Clinton Donnelly has a horror story that could keep many crypto investors awake at night.
The CPA, who specializes in calculating taxes on crypto profits, had a client who came to him after being arrested by the IRS. The client wasn’t a crypto trader. He hadn’t collected NFTs or bought and sold dogecoins. He’d just transacted with someone who’d paid him a lot of money in Bitcoin.
The payer had mined the Bitcoin himself and sent it to the client’s private wallet. The funds had never touched a public exchange but the client didn’t declare the revenue. He then used the Bitcoin to buy services over-the-counter.
“One day, two guys from the IRS showed up at his doorstep,” Donnelly told The Bad Crypto Podcast. “These are the guys with the guns and the badges.”
The IRS agents invited Donnelly’s future client to the tax office, which he attended with a couple of lawyers. The agents told him they thought he hadn’t been reporting all his income. But the man’s Bitcoins were in a private wallet. They weren’t on an exchange from which they could demand information or in a bank that has to follow Know Your Customer rules. And they hadn’t come from an exchange that could create a paper trail. Surely, there was no way the IRS could know that he’d received funds.
Over the next six months, the IRS investigated. There was no news. He thought nothing had happened. He worried, but the IRS wasn’t saying anything.
Until one day, he received a phone call from a US District Attorney informing him that he was about to receive a subpoena for tax fraud. The penalty would be $250,000 plus three years in prison for every year of infraction.
So how did the IRS know that Donnelly’s client had received crypto funds that he hadn’t declared but which had never touched a public exchange and were stored in a private wallet?
The IRS had dusted the wallet with satoshis. They’d sent a bunch of low-value satoshis to his wallet address and every time the client paid for something using his undeclared Bitcoin, the IRS was able to track the movement of those satoshis.
They were able to prove he’d received a significant amount of income—more than $10,000—which he hadn’t reported on his tax return.
“When he got the call from the District Attorney and a copy of the indictment, he went and spoke to two very experienced criminal tax attorneys,” explained Connelly. “They both gave him the same advice: you’re dead.”
His best hope was a good plea bargain. He paid $240,000 in cash, filed all his past tax returns, including penalties and interest, and accepted one year in jail. He served around seven to eight months and came out a convicted felon.
It’s a horror story that could be coming to a crypto trader near you soon. Tax season is upon us and the IRS are flush with cash and overloaded with resources. And they’re looking for crypto investors who have been slack with their tax filings.
“Congress has weaponized the IRS to go after crypto owners,” said Donnelly.
The IRS Commissioner told Congress last year that it could bring in another trillion dollars on top of the more than four trillion dollars it currently raises if it had the means to improve enforcement. When Congress approved the Infrastructure Act, in addition to paying for tens of thousands of additional IRS agents, it also provided $46 billion specifically for tax enforcement on the owners of digital assets.

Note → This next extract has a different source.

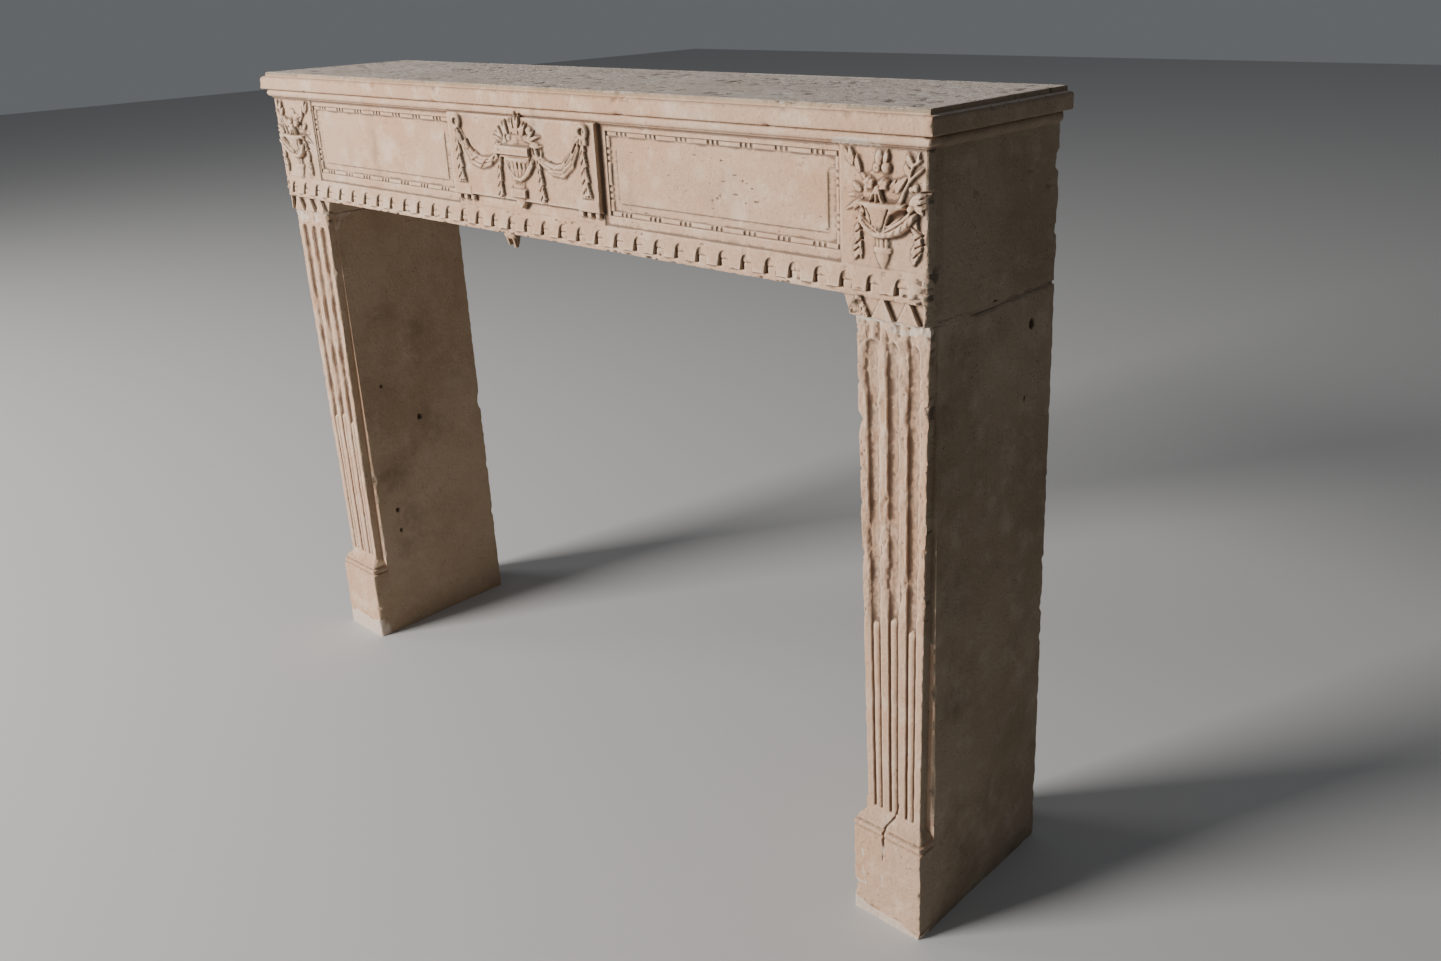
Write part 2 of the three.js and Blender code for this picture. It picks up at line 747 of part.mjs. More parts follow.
function reedBar(index) {
  const foot = plinthTop + fluteFootMargin - sink;
  const middleReed = (fluteCount - 1) / 2;
  const top = plinthTop + reedHeight + (index === middleReed ? reedStep : 0);
  const { half: topHalf } = fluteLayout(index, top);
  const levels = [[foot, 1], [top - topHalf, 1], [top - topHalf * 0.4, 0.75], [top, 0.2]];
  const steps = 5;
  return loft(levels.map(([z, share]) => {
    const { middle, half } = fluteLayout(index, z);
    const width = (half - reedGap) * share;
    const back = shaftSetback + fluteDepth + sink;
    const ring = [[middle - width, back, z]];
    for (let step = 0; step <= steps; step += 1) {
      const angle = Math.PI * (1 - step / steps);
      const out = fluteDepth * 0.55 * Math.sin(angle) * share;
      ring.push([middle + width * Math.cos(angle), shaftSetback + fluteDepth * 0.6 - out, z]);
    }
    ring.push([middle + width, back, z]);
    return ring;
  }));
}

function plinthSolid() {
  const full = shaftSetback;
  const lip = plinthBlockHeight;
  const round = lip + astragalHeight * 0.55;
  const top = lip + astragalHeight;
  const profile = [
    [full, 0], [full, lip - 2], [full - 1.6, lip], [full - 1.8, lip + 1.5],
    [full - 0.6, lip + 3.5], [full - 0.2, round], [full - 0.8, top - 2.5], [full - 2.4, top - 1],
    [full - 3.6, top], [full - 5, top + apronHeight * 0.12], [full * 0.42, top + apronHeight * 0.45],
    [full * 0.12, top + apronHeight * 0.8], [0, plinthTop],
  ];
  const share = shaftFootInset / shaftSetback;
  return mouldedSlab(profile, jambInside + shaftFootInset, halfWidth - shaftFootInset,
    shaftSetback, jambBodyPlane + sink, share);
}

function makeRightJamb() {
  const flutes = [];
  const reeds = [];
  for (let index = 0; index < fluteCount; index += 1) {
    flutes.push(fluteCutter(index));
    reeds.push(reedBar(index));
  }
  const shaft = shaftSolid().subtract(union(flutes));
  const body = box(jambInside, halfWidth, jambBodyPlane, depth, 0, jambTop);
  const reedRoom = box(jambInside, halfWidth, shaftSetback, depth, 0, jambTop);
  return union([body, shaft, plinthSolid(), union(reeds).intersect(reedRoom)]);
}

function pieceMesh(name, manifold) {
  const { vertProperties, triVerts, numProp } = manifold.getMesh();
  const positions = [];
  for (let vertex = 0; vertex < vertProperties.length; vertex += numProp) {
    positions.push(vertProperties[vertex], vertProperties[vertex + 1], vertProperties[vertex + 2]);
  }
  const geometry = new THREE.BufferGeometry();
  geometry.setAttribute('position', new THREE.Float32BufferAttribute(positions, 3));
  geometry.setIndex([...triVerts]);
  geometry.computeVertexNormals();
  const mesh = new THREE.Mesh(geometry, new THREE.MeshStandardMaterial(stone));
  mesh.name = name;
  return mesh;
}

const rightJamb = makeRightJamb();
const mantel = new THREE.Group();
mantel.add(pieceMesh('shelf_slab', makeShelf()));
mantel.add(pieceMesh('carved_lintel', makeLintel()));
mantel.add(pieceMesh('left_jamb', rightJamb.mirror([1, 0, 0])));
mantel.add(pieceMesh('right_jamb', rightJamb));
mantel.position.y = -(frontMost + depth) / 2;

export default mantel;
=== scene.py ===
"""Carved limestone fireplace mantel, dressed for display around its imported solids.

Sizes are millimetres in the mason's own frame: x runs along the width from the middle, y grows from
the plinth fronts towards the wall, and z is the height over the floor. Meshes are moved into the
row frame, in metres, as they are made.
"""

from __future__ import annotations

import logging
import math
from dataclasses import dataclass, field
from enum import Enum, IntEnum
from typing import Callable, Sequence

import bmesh
import bpy
import numpy as np
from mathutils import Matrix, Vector


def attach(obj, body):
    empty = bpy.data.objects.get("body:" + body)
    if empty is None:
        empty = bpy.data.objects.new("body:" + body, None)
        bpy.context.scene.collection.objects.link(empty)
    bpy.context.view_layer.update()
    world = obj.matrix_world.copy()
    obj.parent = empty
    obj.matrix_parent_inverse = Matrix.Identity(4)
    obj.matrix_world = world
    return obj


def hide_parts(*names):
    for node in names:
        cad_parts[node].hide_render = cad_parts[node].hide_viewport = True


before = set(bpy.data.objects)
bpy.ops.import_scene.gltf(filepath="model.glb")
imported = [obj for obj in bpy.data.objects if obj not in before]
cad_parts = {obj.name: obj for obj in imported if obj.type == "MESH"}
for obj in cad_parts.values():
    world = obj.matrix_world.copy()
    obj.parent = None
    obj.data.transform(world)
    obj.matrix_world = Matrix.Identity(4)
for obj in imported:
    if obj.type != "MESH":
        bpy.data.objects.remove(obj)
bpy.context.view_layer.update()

LOG = logging.getLogger("mantel")
Colour = tuple[float, float, float]
Point = tuple[float, float]
Point3 = tuple[float, float, float]
Holes = tuple[Point3, ...]
Part = tuple[slice, slice]
Profile = Callable[[np.ndarray, np.ndarray, np.ndarray], np.ndarray]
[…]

“Let me put $46 billion in context for you,” Donnelly said. “That’s three times the annual budget of the FBI.”
They’re going to have plenty of use for that money. Donnelly quoted surveys and data from the IRS that suggested from tens of millions of active crypto investors, roughly 80 percent were not reporting their crypto income on their tax returns. They were either filing a tax return but not reporting their crypto profits or they weren’t filing a tax return at all.
“The IRS knows this,” warned Donnelly. “They know who all the crypto investors are. They can get the information from all the US exchanges.”
But filing crypto taxes isn’t easy. Companies offer gain calculation services to help investors measure their profits but when both the value of an asset and the value of the coin that measures that asset are volatile, results can very widely from service to service.
“I have a company of over twenty employees and half of them are crypto analysts,” said Donnelly. “What we’re finding is that there’s a lot that these services are not telling you.”
Even the best services come up with answers that are too high for NFT pricing, he explained. His own company at at cryptotaxaudit.com uses a service that does appraisal values on NFTs that come in at a quarter of major crypto gain calculation services. “These are defendable prices,” he added.
What the IRS are really interested in is fair market value in US dollars at the time of the transactions, whether that’s a loss or a profit.
Donnelly’s one word of advice is not to report on your tax return any crypto income amount that you don’t believe is correct, whether it’s too low or too high.
“If you do report something and it’s in the range that you believe that you generally made in terms of realized gain then you can sleep well knowing that you’re gonna pay a fair amount of tax on a gain number that you believe in.”
And at least you’ll be able to sleep.